The meals they provide could be worse. We get two sugar doughnuts and cereal for breakfast, two deli sandwiches for lunch and a Banquet meal TV dinner in the evening. No shortage of carbs. We also get our choice of milk, coffee, tea, lemonade or Kool-Aid with meals.
When I was here in 2018-2019, I left with anemia and Vitamin D deficiency.
The latter shouldn’t surprise, given how important regular exposure to sunlight can be in maintaining healthy levels of the nutrient.
We get no time outside and no time for recreation, even though people remain jailed here for months.
One guy they jailed for a 48-hour hold still sits inside a BoCo jail cell 14 months later.

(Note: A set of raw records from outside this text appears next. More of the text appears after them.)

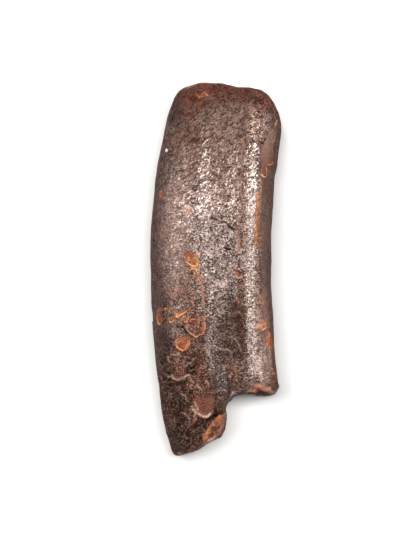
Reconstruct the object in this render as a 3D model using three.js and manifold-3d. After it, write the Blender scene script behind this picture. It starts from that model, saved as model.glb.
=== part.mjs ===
// A fossil cheek tooth of a ground sloth, lying on its flatter side.
//
// The tooth is one solid. It is a column of nearly constant section, bowed to the left and
// arched upwards along its length, with a broad shallow groove between a wide left lobe and a
// narrow right ridge. The crown end is worn round, with a shallow cup in the chewing face.
// The root end is an old break: the right-hand corner is gone, which leaves a prong on the left
// whose inner edge sheared off on a slant. Small worn flats underneath carry the weight.
//
// Millimetres. +X is to the right, +Y towards the crown, +Z up. The origin is the middle of the
// bounding box in X and Y, at the height of the resting flats.

import * as THREE from "three";
import { mergeVertices } from "three/addons/utils/BufferGeometryUtils.js";
import Module from "manifold-3d";

// Driving dimensions
const crownY = 37.5; // the chewing face on the column's axis
const rootY = -42; // where the unbroken column is taken to end, past the break
const sideBow = { radius: 168, apexY: 1.2, apexX: -1 }; // the column's bend to the left
const arch = { radius: 250, apexY: -1.75, apexZ: 9.35 }; // and its bend upwards
const crownRound = { length: 6.4, left: 5.9, right: 6.1, height: 2.4 }; // how the crown end is worn round
const crownSlope = 0.09; // how far the chewing face runs uphill to the right
const sideLean = 0.0036; // how much further to the left the upper side leans, per mm towards the crown

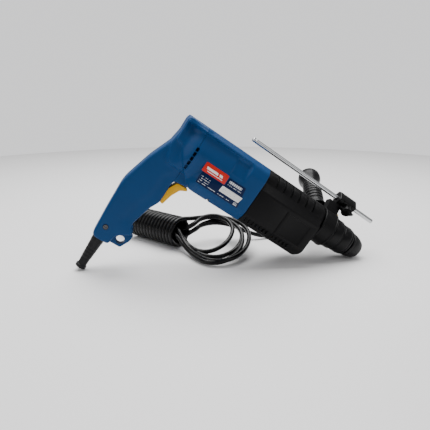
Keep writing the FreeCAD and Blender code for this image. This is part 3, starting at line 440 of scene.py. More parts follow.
def lay_cord():
    """One open line from the guard through the hank to the plug."""
    route = [MOUTH + Vector(p) * MM for p in [Vector(t) for t in TAIL] + binding_turns() + loop_points()]
    line = bpy.data.curves.new("mains_cord", "CURVE")
    line.dimensions = "3D"
    spline = line.splines.new("NURBS")
    spline.points.add(len(route) - 1)
    for point, place in zip(spline.points, route):
        point.co = (*place, 1)
    spline.order_u = 3
    spline.use_endpoint_u = True
    spline.resolution_u = 5
    line.bevel_depth = CORD_RADIUS * MM
    line.bevel_resolution = 4
    line.use_fill_caps = True
    cord = bpy.data.objects.new("mains_cord", line)
    bpy.context.scene.collection.objects.link(cord)
    line.materials.append(cord_rubber.material)
    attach(cord, "root")
    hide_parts("cord_tail", "cord_hank", "cord_lead")
    return cord, route


cord, cord_route = lay_cord()


# ---------------------------------------------------------------- the maker's hands

def drop():
    """Leaves nothing selected and nothing open."""
    if bpy.context.object and bpy.context.object.mode != "OBJECT":
        bpy.ops.object.mode_set(mode="OBJECT")
    bpy.ops.object.select_all(action="DESELECT")


def hold(piece):
    drop()
    piece.select_set(True)
    bpy.context.view_layer.objects.active = piece


def open_up(piece):
    hold(piece)
    bpy.ops.object.mode_set(mode="EDIT")
    bpy.ops.mesh.select_mode(type="VERT")
    bpy.ops.mesh.select_all(action="SELECT")


def close():
    bpy.ops.object.mode_set(mode="OBJECT")


def tidy():
    """Merges doubles and turns every face outwards, with the piece open."""
    bpy.ops.mesh.select_all(action="SELECT")
    bpy.ops.mesh.remove_doubles(threshold=0.001)
    bpy.ops.mesh.normals_make_consistent(inside=False)


def start(kind, name, **sizes):
    drop()
    getattr(bpy.ops.mesh, "primitive_%s_add" % kind)(**sizes)
    piece = bpy.context.object
    piece.name = piece.data.name = name
    return piece


def pick(piece, kind, wanted):
    """With the piece open, selects the points, edges or faces that the test wants."""
    bpy.ops.mesh.select_mode(type=kind)
    bpy.ops.mesh.select_all(action="DESELECT")
    mesh = bmesh.from_edit_mesh(piece.data)
    for part in {"VERT": mesh.verts, "EDGE": mesh.edges, "FACE": mesh.faces}[kind]:
        part.select_set(bool(wanted(part)))
    bmesh.update_edit_mesh(piece.data)


def spot(plane, along, up):
    return Vector((0, along, up)) if plane == "YZ" else Vector((along, 0, up))


def trace(name, corners, plane="XZ", filled=True):
    """An outline drawn corner by corner; a third number rounds its corner. Leaves the piece open."""
    piece = start("plane", name, size=1)
    open_up(piece)
    bpy.ops.mesh.merge(type="CENTER")
    places = [spot(plane, *corner[:2]) for corner in corners]
    bpy.ops.transform.translate(value=places[0])
    for before, after in zip(places, places[1:]):
        bpy.ops.mesh.extrude_region_move(TRANSFORM_OT_translate={"value": after - before})
    if not filled:
        return piece
    bpy.ops.mesh.select_all(action="SELECT")
    bpy.ops.mesh.edge_face_add()
    for i, corner in enumerate(corners):
        if len(corner) > 2:
            here = places[i]
            half = (places[i - 1] - here).angle(places[(i + 1) % len(places)] - here) / 2
            pick(piece, "VERT", lambda v: (v.co - here).length < 0.001)
            bpy.ops.mesh.bevel(offset=corner[2] / math.tan(half), segments=3 + int(corner[2] > 8) * 4,
                               affect="VERTICES")
    return piece


def prism(name, corners, low, high, plane="XZ"):
    """An outline given thickness between two places across it."""
    piece = trace(name, corners, plane)
    across = Vector((1, 0, 0)) if plane == "YZ" else Vector((0, 1, 0))
    bpy.ops.mesh.select_all(action="SELECT")
    bpy.ops.transform.translate(value=across * low)
    bpy.ops.mesh.extrude_region_move(TRANSFORM_OT_translate={"value": across * (high - low)})
    tidy()
    close()
    return piece


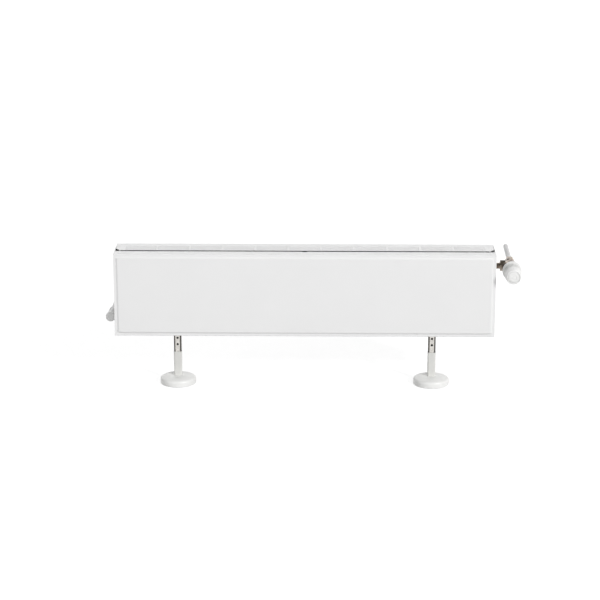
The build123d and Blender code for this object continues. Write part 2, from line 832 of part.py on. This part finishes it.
os.makedirs("parts", exist_ok=True)
for node, shape in parts.items():
    export_step(shape, f"parts/{node}.step")
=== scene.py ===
import json
import math

import bmesh
import bpy
from mathutils import Matrix, Vector

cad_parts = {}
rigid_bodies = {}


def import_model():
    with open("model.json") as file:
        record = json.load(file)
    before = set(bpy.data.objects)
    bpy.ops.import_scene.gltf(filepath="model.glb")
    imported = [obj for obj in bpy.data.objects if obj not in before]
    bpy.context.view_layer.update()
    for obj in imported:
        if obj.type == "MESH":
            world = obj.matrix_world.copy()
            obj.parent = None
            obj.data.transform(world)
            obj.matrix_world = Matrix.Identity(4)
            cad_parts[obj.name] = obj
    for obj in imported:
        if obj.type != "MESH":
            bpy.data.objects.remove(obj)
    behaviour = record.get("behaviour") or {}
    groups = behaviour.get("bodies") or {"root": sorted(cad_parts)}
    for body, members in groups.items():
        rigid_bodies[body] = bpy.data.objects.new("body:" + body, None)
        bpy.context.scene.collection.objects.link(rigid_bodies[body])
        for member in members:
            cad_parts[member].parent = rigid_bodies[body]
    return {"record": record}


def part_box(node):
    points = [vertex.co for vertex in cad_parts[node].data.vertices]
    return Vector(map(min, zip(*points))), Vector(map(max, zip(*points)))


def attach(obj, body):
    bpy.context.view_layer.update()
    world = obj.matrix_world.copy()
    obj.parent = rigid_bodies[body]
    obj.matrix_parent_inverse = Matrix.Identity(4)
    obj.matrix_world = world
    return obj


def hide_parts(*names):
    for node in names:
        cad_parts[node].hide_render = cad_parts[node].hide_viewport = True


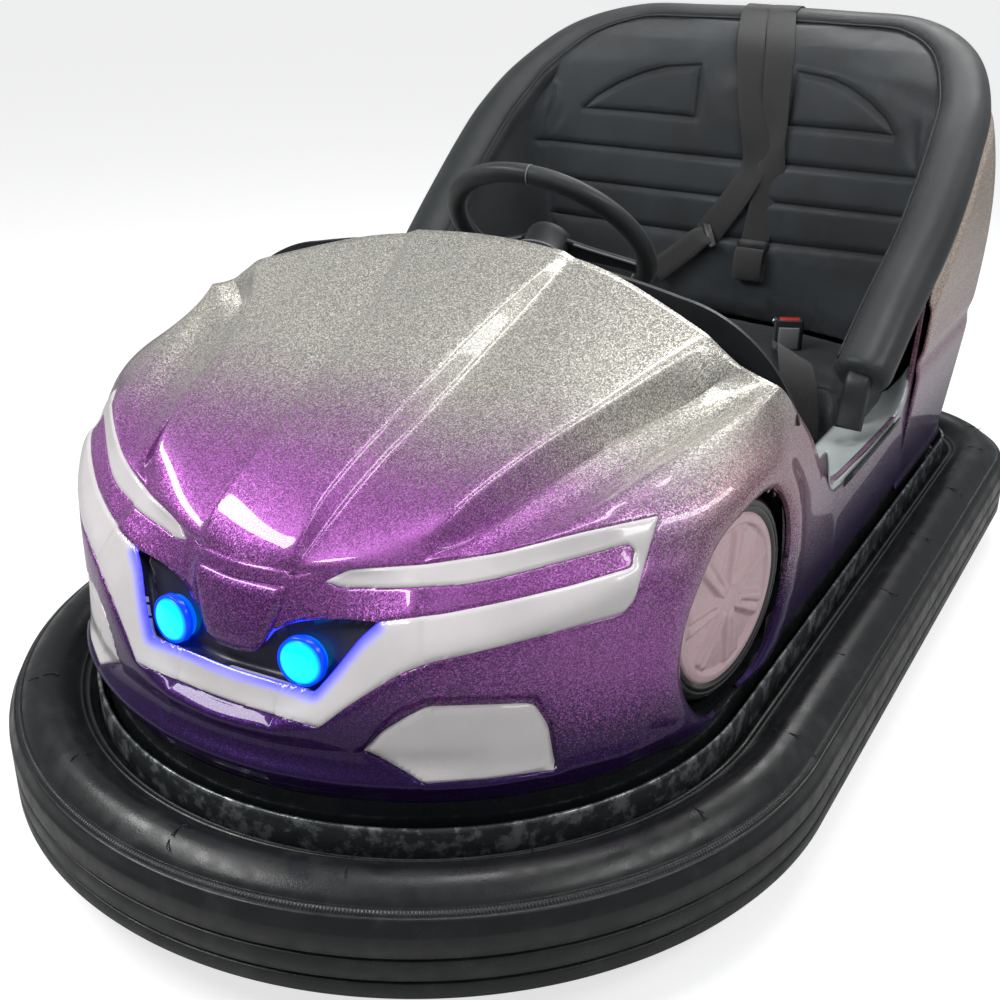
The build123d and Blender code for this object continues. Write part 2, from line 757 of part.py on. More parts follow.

In California, where my brother has written about conditions inside Riverside County jails, Title 15 Minimum Standards For Local Detention Facilities, updated in January 2023, states that jails “will allow a minimum of three hours of exercise distributed over a period of seven days.”
The section on recreation and leisure time in Title 20 of the administrative code in Illinois germane to county jails requires facility construction designs submitted after publication of the standards to include an exercise room or yard for vigorous physical activity. It also states that detained individuals must “be allowed in the exercise area for no less than one hour per day unless the jail administrator determines that participation in such activity by a particular detainee or group is harmful or dangerous to the security or morale of the facility.”
I’m not sure courts would consider BoCo jail in compliance with that mandate.